If you run an online business, you probably felt some kind of effect from the AWS outage in late February 2017. Amazon Web Services (AWS) powers many of the large websites across the web, so the trickle-down effect caused most of the Internet to blackout for several hours. Even if the critical failure didn’t affect you, it’s a good example of why every business should never have a single point of failure.
What Happened to AWS?
Working in IT or DevOps can be a stressful job. Just one wrong command can critically affect a multitude of systems. For a small network, it can be recoverable quickly and the business does not lose much money. For a service such as Amazon, it costs not only the cloud vendor millions but its clients as well.
IT departments regularly need to make changes in production. Usually, these changes are scheduled days in advance. You can assume with such a large infrastructure and its importance, Amazon has a thorough and strict change control policy. They announced that the scheduled maintenance was to troubleshoot and fix a performance issue with their billing system. The IT staff ran a command to take some servers offline, which is standard for server maintenance.
Instead of taking only a few servers offline, the command took down several more that were supposed to stay in service to support customers. Too many of their storage servers (called S3 services) were taken offline, and customers using the US east coast servers were rendered out of service.
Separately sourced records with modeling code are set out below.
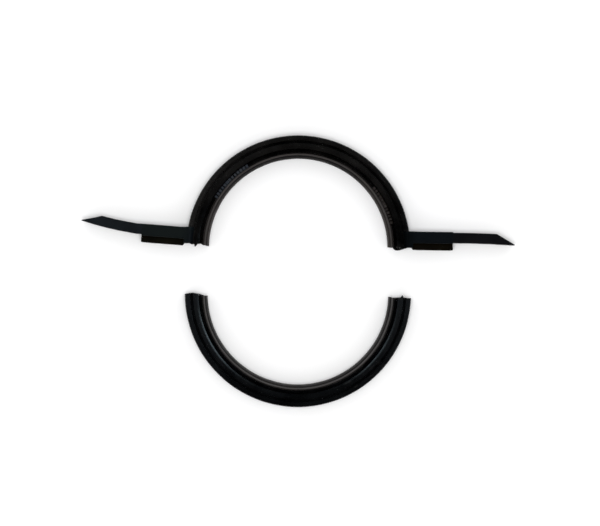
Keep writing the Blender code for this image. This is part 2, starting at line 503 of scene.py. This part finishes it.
# From the outside in: the wall between its ribs, the rim, the valley behind it, the
# bead, the deep groove, the web that the lip is bonded to, and the lip's bore.
WALL_R = OUTER_R - 0.3
RIM_TOP = WIDTH - 1.1
RIM_R = OUTER_R - 2.25
VALLEY_TOP = RIM_TOP - 1.5
BEAD_OUTER_R = OUTER_R - 3.3
BEAD_R = OUTER_R - 3.8
BEAD_INNER_R = OUTER_R - 5.4
BEAD_OUTER_DROP = 0.03
BEAD_INNER_DROP = 0.47
GROOVE_BOTTOM = 6.0
WEB_R = OUTER_R - 6.5
RIDGE_TOP = WIDTH - 0.7
LIP_BORE_R = OUTER_R - 9.2

# The channel that holds the core: its bore, the inside of its wall and its outside, and
# the heights of its floor, of its flange and of its wall.
CHANNEL_BORE_R, CHANNEL_WALL_R, CHANNEL_OUTER_R = 38.6, 42.1, 43.5
CHANNEL_FLOOR, CHANNEL_FLANGE, CHANNEL_TOP = 1.2, 2.6, 8.1

# Steps round a half ring, how many degrees it runs past its ends before they are
# trimmed, and how uneven the moulded surfaces are, in mm.
RING_STEPS = 150
OVERRUN = 3.0
BODY_UNEVEN = 0.05
LIP_UNEVEN = 0.04
# The eared half's channel stops this many degrees inside its ends, short of the pockets.
EARED_CHANNEL_FROM = 9.0


def bead_curve():
    """The bead from its outer foot to its inner one: low outside, steeper inside."""
    points = []
    for i in range(10):
        away = 1.0 - i / 10
        radius = BEAD_R + (BEAD_OUTER_R - BEAD_R) * away
        points.append((radius, WIDTH - BEAD_OUTER_DROP * away * away, 0.0))
    for i in range(11):
        away = i / 10
        radius = BEAD_R - (BEAD_R - BEAD_INNER_R) * away
        points.append((radius, WIDTH - BEAD_INNER_DROP * away * away, 0.0))
    return points


def body_section():
    """The ring body's section as (radius, height), its corners rounded."""
    corners = [
        (WEB_R, 0.6, 0.15),
        (WEB_R + 0.6, 0.0, 0.2),
        (WALL_R - 0.6, 0.0, 0.3),
        (WALL_R, 0.6, 0.3),
        (WALL_R, 2.2, 0.4),
        (OUTER_R, 2.9, 0.5),
        (WALL_R, 3.6, 0.4),
        (WALL_R, 5.3, 0.4),
        (OUTER_R, 6.0, 0.5),
        (WALL_R, 6.7, 0.4),
        (WALL_R + 0.05, RIM_TOP - 0.35, 0.12),
        (WALL_R - 0.20, RIM_TOP - 0.06, 0.12),
        (RIM_R + 0.75, RIM_TOP, 0.6),
        (RIM_R + 0.1, RIM_TOP - 0.1, 0.15),
        (RIM_R, VALLEY_TOP, 0.1),
        (BEAD_OUTER_R + 0.15, VALLEY_TOP, 0.1),
        *bead_curve(),
        (BEAD_INNER_R - 0.15, GROOVE_BOTTOM + 0.3, 0.1),
        (BEAD_INNER_R - 0.45, GROOVE_BOTTOM, 0.2),
        (WEB_R, GROOVE_BOTTOM, 0.1),
    ]
    return rounded(corners)


def lip_section():
    """The lip's section: foot, ridge, sealing edge, air-side cone and dust lip."""
    bond = WEB_R + 0.1
    wall = WEB_R - 0.70
    bore_r = LIP_BORE_R
    return rounded(
        [
            (bond, 1.4, 0.1),
            (bond, GROOVE_BOTTOM - 1.6, 0.1),
            (wall, GROOVE_BOTTOM - 1.4, 0.1),
            (wall, RIDGE_TOP - 0.25, 0.15),
            (wall - 0.10, RIDGE_TOP, 0.15),
            (wall - 0.52, RIDGE_TOP, 0.15),
            (wall - 0.66, RIDGE_TOP - 0.2, 0.1),
            (wall - 0.74, RIDGE_TOP - 1.5, 0.1),
            (wall - 1.04, RIDGE_TOP - 1.5, 0.1),
            (wall - 1.14, RIDGE_TOP - 0.9, 0.1),
            (bore_r + 0.35, RIDGE_TOP - 1.3, 0.3),
            (bore_r, RIDGE_TOP - 1.9, 0.1),
            (bore_r + 0.6, 6.8, 0.6),
            (bore_r + 1.0, 5.2, 0.6),
            (bore_r + 0.9, 4.0, 0.5),
            (bore_r + 0.5, 1.6, 0.4),
            (bore_r + 0.3, 0.7, 0.1),
            (bore_r + 0.75, 0.6, 0.1),
            (bore_r + 1.3, 1.4, 0.3),
        ]
    )


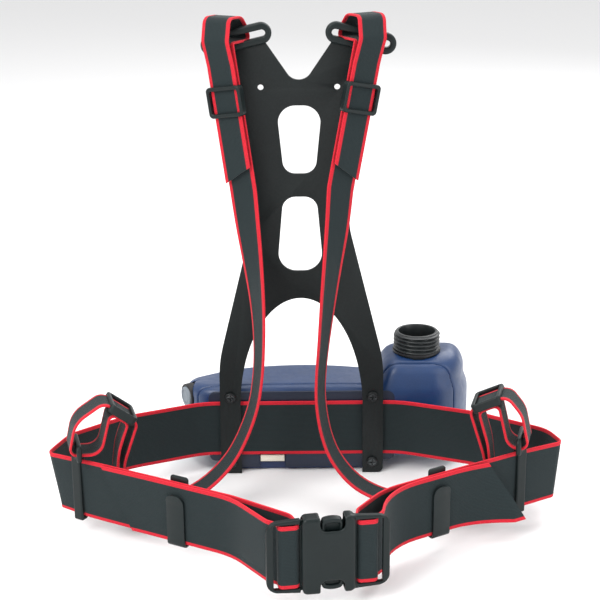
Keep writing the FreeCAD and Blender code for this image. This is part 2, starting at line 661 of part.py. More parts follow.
def belt_carrier():
    """Flat bracket between the belt and the unit, with spacers that reach the plate's legs."""
    points = [(-81, 9.5, 5), (-69.5, 9.5, 1), (-69.5, 3, 3), (69.5, 3, 3), (69.5, 9.5, 1), (81, 9.5, 5),
              (81, 74, 6), (-81, 74, 6)]
    sheet = upright(slab(points, -UNIT_FRONT + 0.2, -5.9))
    for side in (-1, 1):
        for z in SCREW_Z:
            low, high = V(side * SCREW_X, PLATE_T, z), V(side * SCREW_X, 6.5, z)
            sheet = sheet.fuse(rod(4.4, low, high))
            sheet = sheet.cut(rod(2.2, V(side * SCREW_X, 0, z), V(side * SCREW_X, 12, z)))
    return sheet.cut(box(LATCH_X - 11.4, LATCH_X + 11.4, 0, 12, 0, 15.4)).removeSplitter()


def hose_neck():
    """Round thread on the air outlet, open right through."""
    neck = rod(NECK_R, V(NECK_X, NECK_Y, 91), V(NECK_X, NECK_Y, NECK_TOP))
    neck = neck.fuse(rod(19.3, V(NECK_X, NECK_Y, 93.2), V(NECK_X, NECK_Y, 96.0)))
    for i in range(4):
        z = NECK_TOP - 2.6 - i * THREAD_PITCH
        neck = neck.fuse(Part.makeTorus(NECK_R + 0.3, THREAD_R - NECK_R - 0.3, V(NECK_X, NECK_Y, z)))
    bore = rod(NECK_BORE, V(NECK_X, NECK_Y, 80), V(NECK_X, NECK_Y, 150))
    return neck.cut(bore).removeSplitter()


def ring_y(outer, inner, x, z, y0, y1):
    return tube(outer, inner, V(x, y0, z), V(x, y1, z))


def filter_port(x):
    """Threaded socket for a filter, with an inner lip for its gasket."""
    seat = UNIT_REAR - PORT_DEEP
    port = ring_y(25, PORT_R, x, PORT_Z, UNIT_REAR, UNIT_REAR + 5)
    port = port.makeFillet(1.2, [e for e in port.Edges if e.BoundBox.YMin > UNIT_REAR + 4.9])
    port = port.fuse(ring_y(21.9, PORT_R, x, PORT_Z, seat, UNIT_REAR + 1))
    port = port.fuse(ring_y(21.9, PORT_R - 0.3, x, PORT_Z, seat - 2, seat))
    return port.fuse(ring_y(21.9, 15, x, PORT_Z, seat - 4, seat - 2)).removeSplitter()


def filter_gasket(x):
    seat = UNIT_REAR - PORT_DEEP
    return ring_y(PORT_R - 0.4, 15.5, x, PORT_Z, seat - 2, seat)


def blower_volute():
    body = rod(26, V(FAN_X, 20, FAN_Z), V(FAN_X, FAN_BACK, FAN_Z))
    body = body.fuse(rod(12, V(FAN_X, NECK_Y, FAN_Z + 20), V(FAN_X, NECK_Y, 90.6)))
    inside = rod(24.4, V(FAN_X, 21.6, FAN_Z), V(FAN_X, FAN_BACK - 1.6, FAN_Z))
    duct = rod(10.6, V(FAN_X, NECK_Y, FAN_Z + 10), V(FAN_X, NECK_Y, 100))
    eye = rod(12, V(FAN_X, 15, FAN_Z), V(FAN_X, 30, FAN_Z))
    bearing_hole = rod(4, V(FAN_X, FAN_BACK - 6, FAN_Z), V(FAN_X, FAN_BACK + 4, FAN_Z))
    return body.cut(inside).cut(duct).cut(eye).cut(bearing_hole)


def impeller():
    back = FAN_BACK - 5
    wheel = rod(21, V(FAN_X, back - 2, FAN_Z), V(FAN_X, back, FAN_Z))
    wheel = wheel.fuse(rod(5, V(FAN_X, 26, FAN_Z), V(FAN_X, back, FAN_Z)))
    blade = box(FAN_X + 9, FAN_X + 21, 24, back - 1, FAN_Z - 0.6, FAN_Z + 0.6)
    blade = blade.rotate(V(FAN_X + 9, 0, FAN_Z), V(0, 1, 0), 35)
    blade = blade.common(rod(21, V(FAN_X, 20, FAN_Z), V(FAN_X, back, FAN_Z)))
    for i in range(12):
        turned = blade.copy()
        turned.rotate(V(FAN_X, 0, FAN_Z), V(0, 1, 0), i * 30)
        wheel = wheel.fuse(turned)
    return wheel.cut(rod(1.5, V(FAN_X, 20, FAN_Z), V(FAN_X, FAN_BACK, FAN_Z))).removeSplitter()


def motor():
    can = rod(14, V(FAN_X, FAN_BACK + 0.4, FAN_Z), V(FAN_X, UNIT_REAR - 4, FAN_Z))
    can = can.makeFillet(1.5, can.Edges)
    return can.cut(rod(1.56, V(FAN_X, FAN_BACK, FAN_Z), V(FAN_X, UNIT_REAR - 7, FAN_Z)))


def controller_board():
    board = box(-75, -15, 20, 21.6, 42, 73)
    for x, z, w, h, t in ((-60, 56, 14, 14, 2), (-38, 60, 8, 6, 1.6), (-26, 50, 6, 10, 6),
                          (-68, 46, 8, 5, 4)):
        board = board.fuse(box(x - w / 2, x + w / 2, 21.6, 21.6 + t, z - h / 2, z + h / 2))
    return board


def battery_pack():
    """Slides down out of its bay: a base that closes the underside and a block that goes inside."""
    base = box(-BATTERY_X, BATTERY_X, UNIT_FRONT + 0.3, UNIT_REAR - 2, 0, 16)
    base = base.makeFillet(2.0, [e for e in base.Edges if e.BoundBox.ZMax < 0.5])
    pack = base.fuse(box(-60, 60, 18.6, 51.4, 15, 34))
    seat = box(LATCH_X - 11, LATCH_X + 11, 0, UNIT_FRONT + 4.3, 7.9, 15.1)
    return pack.cut(seat).cut(rod(2.2, V(LATCH_X, 8, 11.5), V(LATCH_X, 20, 11.5)))


def battery_latch():
    """Cream push latch on the front of the battery."""
    face = box(LATCH_X - 10.6, LATCH_X + 10.6, 5.6, UNIT_FRONT + 2.0, 8.3, 14.7)
    face = face.makeFillet(1.1, [e for e in face.Edges if e.BoundBox.YMax < 10.1])
    return face.fuse(rod(1.8, V(LATCH_X, 9, 11.5), V(LATCH_X, 17.6, 11.5)))


def battery_contacts():
    """Pins that reach through the bay's ceiling to the top of the battery."""
    pins = []
    for x in CONTACT_X:
        pins.append(rod(1.2, V(x, 40, 34.3), V(x, 40, 41)).fuse(rod(2.4, V(x, 40, 37), V(x, 40, 39))))
    return Part.makeCompound(pins)


def cap_ring(outer, inner, low, high):
    return tube(outer, inner, CAP_AT + CAP_OUT * low, CAP_AT + CAP_OUT * high)


def power_button():
    button = rod(8.9, CAP_AT - CAP_OUT * 1.5, CAP_AT + CAP_OUT * 5.0)
    top = [e for e in button.Edges if abs((e.CenterOfMass - CAP_AT).dot(CAP_OUT) - 5.0) < 0.05]
    return button.makeFillet(1.4, top)


# ---------------------------------------------------------------- saving

def save(name, shape):
    moved = shape.copy()
    moved.translate(ORIGIN)
    moved.exportStep("parts/%s.step" % name)


def main():
    os.makedirs("parts", exist_ok=True)
    nodes = {
        "back_plate": back_plate(),
        "slot_ring_left": slot_ring(-1),
        "slot_ring_right": slot_ring(1),
        "plate_screws": plate_screws(),
        "shoulder_strap_left": shoulder_strap(LEFT, STRAP_X, STRAP_ROLL, LEFT_RUN),
        "shoulder_strap_right": mirrored(shoulder_strap(RIGHT, RIGHT_STRAP_X, RIGHT_ROLL, RIGHT_RUN)),
        "strap_adjuster_left": place(strap_adjuster(), strap_frame(STRAP_X, STRAP_ROLL)),
        "strap_adjuster_right": mirrored(place(strap_adjuster(), strap_frame(RIGHT_STRAP_X, RIGHT_ROLL))),
        "side_adjuster_left": side_adjuster(LEFT),
        "side_adjuster_right": mirrored(side_adjuster(RIGHT)),
        "strap_hanger_left": strap_hanger(LEFT),
        "strap_hanger_right": mirrored(strap_hanger(RIGHT)),
        "buckle_female": buckle_female(),
        "buckle_male": buckle_male(),
        "buckle_prong_upper": buckle_prong(1),
        "buckle_prong_lower": buckle_prong(-1),
        "belt_keeper_left": belt_keeper(V(-95, -158.2, 0), V(0.871, -0.492, 0)),
        "belt_keeper_right": belt_keeper(V(105, -146.1, 0), V(0.854, 0.521, 0)),
        "belt_carrier": belt_carrier(),
        "hose_neck": hose_neck(),
        "neck_seal": tube(21, NECK_R + 0.02, V(NECK_X, NECK_Y, 100.1), V(NECK_X, NECK_Y, 101.9)),
        "filter_port_left": filter_port(PORT_X[0]),
        "filter_port_right": filter_port(PORT_X[1]),
        "filter_gasket_left": filter_gasket(PORT_X[0]),
        "filter_gasket_right": filter_gasket(PORT_X[1]),
        "blower_volute": blower_volute(),
        "impeller": impeller(),
        "motor_shaft": rod(1.5, V(FAN_X, 25, FAN_Z), V(FAN_X, UNIT_REAR - 7.5, FAN_Z)),
        "shaft_bearing": ring_y(4, 1.56, FAN_X, FAN_Z, FAN_BACK - 1.6, FAN_BACK),
        "motor": motor(),
        "controller_board": controller_board(),
        "battery_pack": battery_pack(),
        "battery_latch": battery_latch(),
        "battery_contacts": battery_contacts(),
        "power_button": power_button(),
        "button_bezel": cap_ring(11.2, 9.2, -3.5, 3.0),
        "case_screws": case_screws(),
    }
    nodes.update(belt())
    nodes.update(casings())
    for name, shape in nodes.items():
        save(name, shape)


main()
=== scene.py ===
import json
import math
import bmesh
import bpy
import numpy as np
from mathutils import Matrix, Vector

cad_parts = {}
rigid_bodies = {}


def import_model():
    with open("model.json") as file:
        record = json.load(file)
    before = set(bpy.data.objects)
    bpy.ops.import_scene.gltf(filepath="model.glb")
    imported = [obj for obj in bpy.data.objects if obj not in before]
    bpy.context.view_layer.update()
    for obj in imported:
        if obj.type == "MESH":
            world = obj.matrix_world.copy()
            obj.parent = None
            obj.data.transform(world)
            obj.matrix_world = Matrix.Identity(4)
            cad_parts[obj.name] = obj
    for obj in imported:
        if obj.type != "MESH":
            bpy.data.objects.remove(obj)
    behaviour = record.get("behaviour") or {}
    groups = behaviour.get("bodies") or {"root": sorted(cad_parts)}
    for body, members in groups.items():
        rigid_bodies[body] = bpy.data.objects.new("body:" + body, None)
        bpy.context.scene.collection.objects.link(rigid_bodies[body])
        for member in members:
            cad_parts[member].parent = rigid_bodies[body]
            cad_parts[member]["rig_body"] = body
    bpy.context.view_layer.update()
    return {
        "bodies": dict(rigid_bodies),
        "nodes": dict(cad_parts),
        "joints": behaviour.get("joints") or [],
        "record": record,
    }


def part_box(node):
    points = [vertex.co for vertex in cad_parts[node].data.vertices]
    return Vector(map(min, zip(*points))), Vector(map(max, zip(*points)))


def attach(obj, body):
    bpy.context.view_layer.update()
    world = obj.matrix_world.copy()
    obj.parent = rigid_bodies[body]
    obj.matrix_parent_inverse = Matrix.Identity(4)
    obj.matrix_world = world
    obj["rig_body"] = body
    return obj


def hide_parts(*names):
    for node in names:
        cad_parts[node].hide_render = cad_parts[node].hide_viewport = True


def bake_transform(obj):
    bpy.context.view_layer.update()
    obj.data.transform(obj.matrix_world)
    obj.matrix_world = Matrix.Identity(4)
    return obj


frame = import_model()

# Looks of a belt-worn air unit on a harness. Every length is in millimetres from the back plate: X to the
# right, Y away from the wearer, Z up, with zero at the middle of the plate's front face and under its legs.
# PLACE takes such a point to the frame's metres.
MM = 0.001
plate_low, plate_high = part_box("back_plate")
PLACE = Matrix.Translation(((plate_low.x + plate_high.x) / 2, plate_low.y, plate_low.z))
PLACE = PLACE @ Matrix.Scale(MM, 4)
SLOTS = {part["node"]: part["material_slot"] for part in frame["record"]["subparts"]}

MIRROR = Matrix.Scale(-1, 4, (1, 0, 0))

WEB_T = 1.8  # webbing: thickness, then the width of its red edges
EDGE_W = 3.1
BELT_W = 50.0
BELT_LOW = 16.0
BELT_MID = BELT_LOW + BELT_W / 2
STRAP_W = 25.0

CAMERA_LENS = 87.24
CAMERA_AT = (-0.6, -1170.4, 540.0)
CAMERA_DOWN = 18.0
CAMERA_ROLL = -0.5
WORLD_LIGHT = 0.8
FLOOR_SIZE = 14.0
FLOOR_DROP = 0.0004


# ---- camera, light and floor

def add_camera():
    data = bpy.data.cameras.new("camera")
    data.lens = CAMERA_LENS
    data.sensor_width = 36.0
    data.clip_end = 50.0
    camera = bpy.data.objects.new("camera", data)
    bpy.context.scene.collection.objects.link(camera)
    look_down = Matrix.Rotation(math.radians(90 - CAMERA_DOWN), 4, "X")
    roll = Matrix.Rotation(math.radians(CAMERA_ROLL), 4, "Z")
    stand = Matrix.Translation(PLACE @ Vector(CAMERA_AT))
    camera.matrix_world = stand @ look_down @ roll
    bpy.context.scene.camera = camera


def add_light(name, place, target, size, power, colour=(1, 1, 1)):
    data = bpy.data.lights.new(name, "AREA")
    data.shape = "RECTANGLE"
    data.size, data.size_y = size
    data.energy = power
    data.color = colour
    light = bpy.data.objects.new(name, data)
    light.location = place
    light.rotation_euler = (Vector(target) - Vector(place)).to_track_quat("-Z", "Y").to_euler()
    bpy.context.scene.collection.objects.link(light)


def add_lights():
    add_light("key", (-1.2, -1.3, 1.5), (0, 0, 0.12), (1.2, 1.2), 34, (1, 0.99, 0.97))
    add_light("fill", (1.5, -1.1, 0.8), (0, 0, 0.12), (1.2, 1.6), 11)
    add_light("top", (0.0, 0.2, 2.0), (0, 0, 0.1), (1.8, 1.4), 20)
    add_light("back_rim", (0.9, 1.5, 1.3), (0, 0, 0.15), (1.2, 1.0), 14)
    world = bpy.data.worlds.new("studio")
    world.use_nodes = True
    background = world.node_tree.nodes["Background"]
    background.inputs["Color"].default_value = (1.0, 1.0, 1.0, 1.0)
    background.inputs["Strength"].default_value = WORLD_LIGHT
    bpy.context.scene.world = world
    bpy.context.scene.view_settings.view_transform = "Standard"


def add_floor():
    bpy.ops.mesh.primitive_plane_add(size=FLOOR_SIZE, location=(0, 0, -FLOOR_DROP))
    floor = bpy.context.object
    floor.name = "studio_floor"
    material = bpy.data.materials.new("floor_paint")
    material.use_nodes = True
    shader = material.node_tree.nodes["Principled BSDF"]
    shader.inputs["Base Color"].default_value = (0.93, 0.93, 0.935, 1)
    shader.inputs["Roughness"].default_value = 0.7
    floor.data.materials.append(material)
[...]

Amazon attempted to reboot the downed servers, but even this took longer than expected. Because these servers were the backbone for their status panel, they could not even alert customers using the standard dashboard tools
Several large, well-known sites use AWS, so customers around the world felt the impact. AWS has millions of customers, but sites with millions of visitors a day felt the impact. Quora, TMZ, Trello, and Mashable are just a few sites that were down during the outage. Even “Is It Down Right Now” – a site dedicated to identifying if a site is down for the world or just you – relied on AWS, and it was down for several hours.
How to Avoid a Single Point of Failure
Usually, cloud services are used to help sites avoid single-point failures. In this scenario, AWS is the cloud infrastructure that became the single point of failure. Normally, cloud infrastructure involves data centers that replicate data across several nodes. If one data center has a catastrophic failure, the service is replicated to other data centers that take over while the other one is repaired. Users might have performance issues while it happens, but the sites aren’t entirely down.
A “single point of failure” issue is when only one critical outage causes the entire network to fail. The single point can be a person, a process, a piece of hardware or software. It’s described as anything that could unilaterally bring down the entire business whether it’s internal or external systems
The AWS outage taught IT that even a large, replicated cloud infrastructure can be the single point of failure. When you build secure IT systems, you never want to allow this to happen. The cloud is normally used as a backup system for large internal networks, but it can also be the main infrastructure.
For businesses that rely on AWS, it’s difficult to create a better plan to avoid this type of outage. One option would be to have a small, replicated third-party host that could be flipped on when AWS fails, but this would mean DNS changes and DNS takes up to three days to replicate across the web. You could have a secondary host with DNS already in place and forward your main service to the secondary one, but this is an expensive option for small businesses.
One common pitfall is allowing one user to control a critical system. This person might be a developer, a manager, or financial staff. Ask yourself if this one person were to leave the company, would someone else be able to pick up where the former employee left off. Always have employees cross-train each other. Some businesses have employees trade jobs for a week to help train them.
Avoiding a single point of failure usually takes a team of security experts. They can be consultants or part of your IT staff. Once you identify these issues, you should work with your team to make changes to your network. The AWS outage is a prime example of the disastrous consequences of having just one system fail for your customers and your staff.